圣明的君主治理国家,能集聚民众的力量,也能消耗民众的力量。制度清楚,民众的力量就能集中,民众的力量集中了却不消耗使用不行,民众为国家出力却得不到回报,那么就会发生动乱。因此,治理国家的人,他集聚民众的力量是为了使国家富裕,使军队强大;消耗民众的力量,是为了消灭敌人鼓励民众立功。如果国君只打开为国出力受赏的门,而不堵住为私人效力请托的门路,那么民众的智谋就会增长;民众的智谋多了而不加以教育,那么就会发生邪恶的事。堵住私人门路而不打开为国家出力受赏的门路,那么民众就会糊涂愚昧;民众糊涂又不被使用,那么民众的力量就无处用;民众的力量无处使用,又不用来攻打敌国,那么就会产生虱害。所以集中民众的力量用于专心务农,消耗力量用来攻击敌人。治理国家贵在使民众努力的方向一致,民众专一那么就淳朴,淳朴就会务农,民众务农就会变得勤劳,勤劳就会富裕。让富人用钱买官爵,消耗他们的财产,他们就不会放荡;用刑罚制止他们放荡,就会去务农。所以能集中民众的力量而不能使用民众的力量的国家一定会乱,只能使用民众的力量而不能集中民众的力量的国家一定灭亡。因此君主知道调剂这两个方面,国家就强大;国家不知道调剂这两个方面,这个国家就会被削弱。

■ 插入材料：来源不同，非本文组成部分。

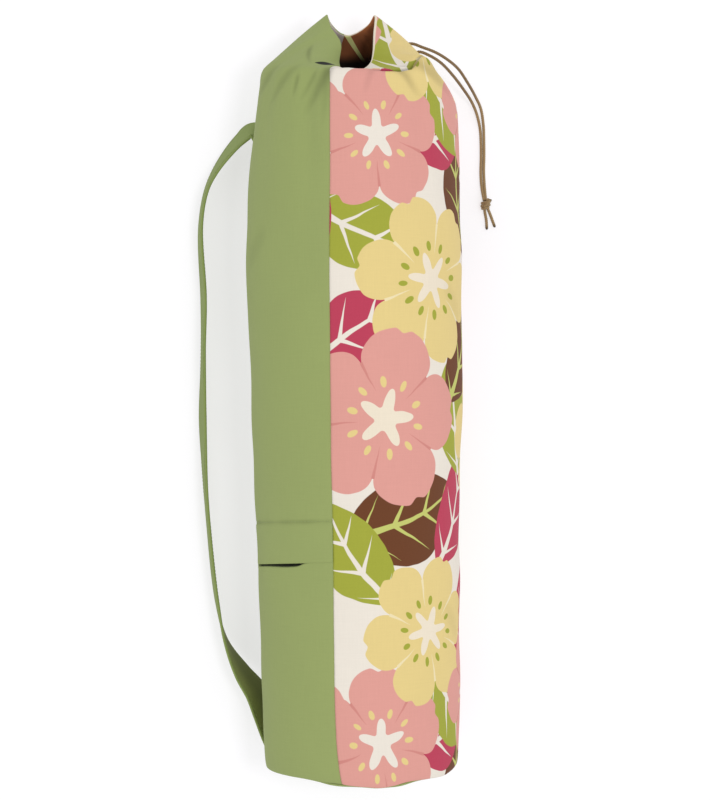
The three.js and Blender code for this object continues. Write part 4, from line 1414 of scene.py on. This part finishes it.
def stitch_rows(name, lines, material):
    """One mesh of the stitches along several lines. Each line is an array of points and one of the
    cloth's normals there; stitch centres lie at even distances along it."""
    turn = np.linspace(0, 2 * math.pi, STITCH_SIDES, endpoint=False)
    ahead_by = np.repeat(STITCH_RINGS[:, 0], STITCH_SIDES) * STITCH_LENGTH / 2
    aside_by = (STITCH_RINGS[:, 1:] * np.cos(turn)).ravel() * STITCH_THICK / 2
    up_by = (STITCH_RINGS[:, 1:] * np.sin(turn)).ravel() * STITCH_THICK / 2
    own_faces = grid_faces(len(STITCH_RINGS), STITCH_SIDES, round_rows=True)
    size = len(ahead_by)
    caps = cap_faces(size - STITCH_SIDES, STITCH_SIDES)
    all_points, all_faces = [], []
    start = 0
    for line, normals in lines:
        travelled = np.concatenate([[0], np.cumsum(np.linalg.norm(np.diff(line, axis=0), axis=1))])
        wanted = np.arange(STITCH_PITCH, travelled[-1] - STITCH_PITCH, STITCH_PITCH)
        centre = np.stack([np.interp(wanted, travelled, line[:, k]) for k in range(3)], axis=1)
        up = unit(np.stack([np.interp(wanted, travelled, normals[:, k]) for k in range(3)], axis=1))
        ahead = unit(np.gradient(centre, axis=0))
        aside = np.cross(up, ahead)
        points = centre[:, None] + ahead_by[:, None] * ahead[:, None]
        points = points + aside_by[:, None] * aside[:, None] + up_by[:, None] * up[:, None]
        first = start + size * np.arange(len(wanted))
        all_points.append(points.reshape(-1, 3))
        all_faces += (own_faces[None] + first[:, None, None]).reshape(-1, 4).tolist()
        all_faces += [[corner + shift for corner in cap] for shift in first.tolist() for cap in caps]
        start += size * len(wanted)
    piece = new_piece(name, np.vstack(all_points), all_faces, [material])
    print(name, "has", start // size, "stitches")
    return piece


def thread_material(name, code):
    """Plain cotton thread."""
    material, tree, shader = new_material(name, 0.8, 0.1)
    shader.inputs["Base Color"].default_value = colour(code)
    return material


green_thread = thread_material("green_thread", "#909e62")
SEAM_ROW = 29
seam_line = (upper_points[:, SEAM_ROW], upper_normals[:, SEAM_ROW])
stitch_rows("pocket_stitches", [seam_line], green_thread)

# %% [markdown]
# The bottom is a round of the same green canvas. Its edge is rolled where it is sewn to
# the tube, and its middle bulges a little from the weight of the mat.

# %% The round bottom
BASE_COLUMNS = 150
BASE_SHOWN = (-16, 25)
BASE_HIDING = 0.012
BASE_SINK = 1.9 * MM
BASE_OUTLINE = table("share along", [
    [0.0, -0.55], [0.2, -0.52], [0.4, -0.44], [0.6, -0.3], [0.75, -0.14], [0.86, 0.02], [0.91, 0.1],
    [0.945, 0.06], [0.97, -0.02], [0.99, 0.08], [1.0, 0.3], [1.0, 0.6], [0.99, 0.85], [0.97, 1.0],
    [0.6, 1.0], [0.3, 1.0], [0.0, 1.0],
])
around = np.linspace(FULL_TURN, 0, BASE_COLUMNS, endpoint=False)[:, None]
turn = np.radians(around)
shown = sum(np.exp(-((turn_from(around, centre) / 8) ** 2)) for centre in BASE_SHOWN)
reach = tube_radius(0) * (1 - BASE_HIDING * (1 - shown)) * BASE_OUTLINE["share"][None, :]
across = reach * np.sin(turn)
height = np.maximum(axis_height(0) + reach * np.cos(turn), 0)
depth = BASE_CLOTH * BASE_OUTLINE["along"][None, :] + 0 * turn - BODY_MIDDLE
depth -= foot_drop(around, 0.0) * BASE_OUTLINE["share"][None, :] ** 2
depth += BASE_SINK * (1 - shown) * BASE_OUTLINE["share"][None, :] ** 2
disc = np.stack([across, depth, height], axis=-1)
disc_place = np.stack([across, height], axis=-1)
disc_faces = grid_faces(BASE_COLUMNS, len(BASE_OUTLINE["share"]), round_columns=True)
disc_piece = new_piece("round_bottom", disc, disc_faces, [green_canvas], None, disc_place)
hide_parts("base_disc")
print("the bottom measures", round(2 * float(across.max()) / MM, 1), "mm across")

# %% [markdown]
# The strap is a band of canvas, folded and stitched along both edges. Its run bows out
# from the bag's left side and twists a little, so it is a profile carried along a path:
# at each stop we know the middle of the band and how far it leans.

# %% The strap
STRAP_WIDTH = 38 * MM
STRAP_THICKNESS = 2.4 * MM
STRAP_STANDOFF = 46 * MM
STRAP_SEAT_ANGLE = -125.0
STRAP_TAB = 26 * MM
STRAP_FOOT_ALONG = 7 * MM
STRAP_HEAD_ALONG = 566 * MM
STRAP_LIFT = 3 * MM
STRAP_RUN = table("along out up lean", [
    [0.04, -0.12, 0.79, -31], [0.069, 0.005, 0.76, -31], [0.098, 0.16, 0.69, -27], [0.131, 0.46, 0.61, -16],
    [0.176, 0.77, 0.55, 1], [0.234, 0.92, 0.53, 7], [0.353, 1.045, 0.53, 7], [0.42, 1.08, 0.53, 8],
    [0.511, 1.054, 0.53, 12], [0.613, 1.015, 0.53, 8], [0.696, 0.965, 0.53, 10], [0.804, 1.015, 0.53, 8],
    [0.858, 0.924, 0.54, 9], [0.889, 0.735, 0.58, 13], [0.915, 0.485, 0.66, 18], [0.934, 0.248, 0.75, 22],
    [0.946, 0.04, 0.79, 27], [0.944, -0.13, 0.82, 31],
])


def strap_seat(along, lift):
    """A stop on the wall: the wall's point, moved out by a gap, a lift and half the band."""
    angle = np.full(1, STRAP_SEAT_ANGLE)
    near = cloth_surface(angle + np.array([-0.5, 0.5]), station_at(along, angle) + np.zeros(2))
    far = cloth_surface(angle + np.zeros(2), station_at(along, angle) + np.array([-0.004, 0.004]))
    normal = unit(np.cross(near[1] - near[0], far[1] - far[0]))
    wall = cloth_surface(angle, station_at(along, angle))[0]
    return wall + normal * (SEAM_GAP + lift + STRAP_THICKNESS / 2)


run_along = STRAP_RUN["along"] * BODY_LENGTH
run_side = -(tube_radius(run_along) + STRAP_STANDOFF * STRAP_RUN["out"])
free = np.stack([run_side, run_along - BODY_MIDDLE, STRAP_WIDTH * STRAP_RUN["up"]], axis=1)
seat_lean = 90 + STRAP_SEAT_ANGLE
stops = np.vstack([
    strap_seat(STRAP_FOOT_ALONG, STRAP_THICKNESS / 3), free, strap_seat(STRAP_HEAD_ALONG, STRAP_LIFT),
    strap_seat(STRAP_HEAD_ALONG - STRAP_TAB / 2, SEAM_GAP), strap_seat(STRAP_HEAD_ALONG - STRAP_TAB, 0.0),
])
leans = table("at lean", list(zip(
    np.arange(len(stops)) / (len(stops) - 1),
    np.concatenate([[seat_lean], STRAP_RUN["lean"], [-seat_lean] * 3]),
)))
STRAP_STATIONS = 420
STRAP_FACE_STEPS = 31
STRAP_RIPPLE = 0.35 * MM
STRAP_LOWEST = 0.3 * MM
STITCH_INSET = 3.2 * MM
STITCH_GROOVE = 0.35 * MM
STITCH_GROOVE_SPREAD = 1.2 * MM
STRAP_SHADE = 0.42
STRAP_LIT_SHARE = 0.95
STRAP_LIT_FADE = 1.1
STRAP_DARK_TO = 160 * MM


def strap_frame(share):
    """Middle, across and through directions of the band at shares of its run."""
    place = smooth_curve(stops, share)
    ahead = unit(np.gradient(place, axis=0))
    side = unit(np.cross(ahead, UP))
    rise = np.cross(side, ahead)
    lean = np.radians(read_table(leans, "lean", share))[:, None]
    across = rise * np.cos(lean) + side * np.sin(lean)
    through = unit(np.cross(across, ahead))
    return place, across, through


def strap_profile(steps):
    """Half the band's section as (across, through) shares: flat, a groove under each stitch row, and a
    round edge."""
    flat = np.linspace(1, -1, steps)
    edge = STRAP_WIDTH / 2 - STRAP_THICKNESS / 2
    upper = np.stack([flat * edge, np.full(steps, STRAP_THICKNESS / 2)], axis=1)
    row = np.abs(np.abs(upper[:, 0]) - (STRAP_WIDTH / 2 - STITCH_INSET))
    upper[:, 1] -= STITCH_GROOVE * np.exp(-((row / STITCH_GROOVE_SPREAD) ** 2))
    bend = np.linspace(0, math.pi, 6)[1:-1]
    round_edge = [-edge - np.sin(bend) * STRAP_THICKNESS / 2, np.cos(bend) * STRAP_THICKNESS / 2]
    left = np.stack(round_edge, axis=1)
    half = np.vstack([upper, left])
    return np.vstack([half, -half])


share = np.linspace(0, 1, STRAP_STATIONS)
place, across, through = strap_frame(share)
profile = strap_profile(STRAP_FACE_STEPS)
lengthwise = np.concatenate([[0], np.cumsum(np.linalg.norm(np.diff(place, axis=0), axis=1))])
band = place[:, None] + profile[None, :, :1] * across[:, None] + profile[None, :, 1:] * through[:, None]
wander = 0.8 * np.sin(lengthwise / (51 * MM))
ripple = STRAP_RIPPLE * np.sin(lengthwise / (23 * MM) + wander)
aside = profile[None, :, 0] / (STRAP_WIDTH / 2)
band += (ripple[:, None] * aside ** 2)[..., None] * through[:, None]
band[..., 2] = np.maximum(band[..., 2], STRAP_LOWEST)
size = len(profile)
band_place = np.empty((STRAP_STATIONS, size, 2))
band_place[..., 0] = profile[None, :, 0]
band_place[..., 1] = lengthwise[:, None]
band_faces = grid_faces(STRAP_STATIONS, size, round_rows=True).tolist()
band_faces += cap_faces((STRAP_STATIONS - 1) * size, size)
row = np.arange(size)
under_face_rows = (row >= size // 2) & (row < size // 2 + STRAP_FACE_STEPS - 1)
numbers = np.concatenate([np.tile(under_face_rows, STRAP_STATIONS - 1).astype(np.int32), [0, 0]])
finishes = [strap_canvas, strap_shaded_under]
strap_piece = new_piece("shoulder_strap", band, band_faces, finishes, numbers, band_place)
# Painted shade on the strap's under face, darker towards the bag and near its foot.
towards_bag = ease((STRAP_LIT_SHARE - aside) / STRAP_LIT_FADE)
near_foot = ease((STRAP_DARK_TO - lengthwise[:, None]) / (60 * MM))
shade = STRAP_SHADE * towards_bag * near_foot * (row >= size // 2)[None, :]
add_attribute(strap_piece, "painted_shade", shade)
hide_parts("strap")
print("strap length:", round(lengthwise[-1], 3), "m")

# %% The strap's stitches
STITCH_SINK = 0.25 * MM
PLAIN_ENDS = 6

stitched = slice(PLAIN_ENDS, STRAP_STATIONS - PLAIN_ENDS)
edge_rows = []
for sign in (-1, 1):
    for face in (-1, 1):
        out = across * sign * (STRAP_WIDTH / 2 - STITCH_INSET)
        out = out + through * face * (STRAP_THICKNESS / 2 - STITCH_SINK)
        edge_rows.append(((place + out)[stitched], (through * face)[stitched]))
stitch_rows("strap_stitches", edge_rows, green_thread)

# %% [markdown]
# The floor is plain and nearly white. One soft light stands to the right, high up, so that
# each shadow falls a little to the left. The white surroundings fill the rest.

# %% Floor, lights and tone
FLOOR_SIZE = 6.0
FLOOR_GLOW = 0.6
FLOOR_TONE = (0.38, 0.372, 0.395, 1)
FLOOR_ROUGHNESS = 0.9
KEY_PLACE = (0.58, 0, 2.5)
KEY_TARGET = (0, 0, 0.05)
KEY_SIZE = 0.4
KEY_POWER = 15.5
floor_mesh = bpy.data.meshes.new("floor")
half = FLOOR_SIZE / 2
floor_corners = [(-half, -half, 0), (half, -half, 0), (half, half, 0), (-half, half, 0)]
floor_mesh.from_pydata(floor_corners, [], [(0, 1, 2, 3)])
floor = bpy.data.objects.new("floor", floor_mesh)
bpy.context.scene.collection.objects.link(floor)
floor_material = bpy.data.materials.new("floor_white")
floor_material.use_nodes = True
floor_shader = floor_material.node_tree.nodes["Principled BSDF"]
floor_shader.inputs["Base Color"].default_value = FLOOR_TONE
floor_shader.inputs["Roughness"].default_value = FLOOR_ROUGHNESS
floor_shader.inputs["Emission Color"].default_value = (1, 1, 1, 1)
floor_shader.inputs["Emission Strength"].default_value = FLOOR_GLOW
floor_mesh.materials.append(floor_material)


def area_light(name, place, target, size, power):
    """A square light that looks at a target."""
    data = bpy.data.lights.new(name, "AREA")
    data.size = size
    data.energy = power
    lamp = bpy.data.objects.new(name, data)
    lamp.location = place
    direction = Vector(target) - Vector(place)
    lamp.rotation_euler = direction.to_track_quat("-Z", "Y").to_euler()
    bpy.context.scene.collection.objects.link(lamp)
    return lamp


area_light("soft_key", KEY_PLACE, KEY_TARGET, KEY_SIZE, KEY_POWER)
print("the light stands", KEY_PLACE[2], "m above the floor")
world = bpy.data.worlds.new("studio")
world.use_nodes = True
world.node_tree.nodes["Background"].inputs["Color"].default_value = (1, 1, 1, 1)
world.node_tree.nodes["Background"].inputs["Strength"].default_value = 1.0
bpy.context.scene.world = world
bpy.context.scene.view_settings.view_transform = "Standard"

民众没有治理好,这是因为君主的政治措施不高明。国家的法规不能严明执行,那是因为国君助长了动乱的因素。所以英明的君主不能放松统治措施,不能助长动乱因素;国君掌握大权,主持朝政,根据法律治理国家,在朝堂上捕获奸邪之人,而且官吏也没有邪僻的行为;奖赏、刑罚决断得有凭据,做出的各种器物用具有一定的规矩。如果这样,那么国家的制度清楚而民众的力量也能被充分使用,君主设置的爵位尊贵,而各类人物也能被任用。现在列国的君主都想要治理好民众,却滋长了产生动乱的因素。并不是他们乐意让民众乱,这是因为他们固守过去的陈规旧习而没有弄清楚当前的形势。这样的话,他们对上效法古代而得到的东西却在今天又行不通,向下拘守现状却赶不上时代的发展,不明白社会风俗在变化,不了解治理民众的情况,因此滥用奖赏反而招致了使用刑罚,减少刑罚又使奖赏没有效用。君主设立了刑罚可民众不服从,奖赏的财务用尽了邪恶犯罪的事更多。所以民众对于国君,都是先接受刑罚的约束而后受到奖赏。因此,圣明的君主治理国家,不效法古代,不拘守现状,根据社会发展的具体情况来制度适应的政策,考察社会风俗来制定法令。假如对法度的确立不考察民众的具体情况设立它,就不会成功;对政策确立能适应当时形势要求使用它,就不会相抵触。所以英明称王天下的君主治理国家,一定慎重去做,认真考察情况,将思想集中在专心于农耕和作战上。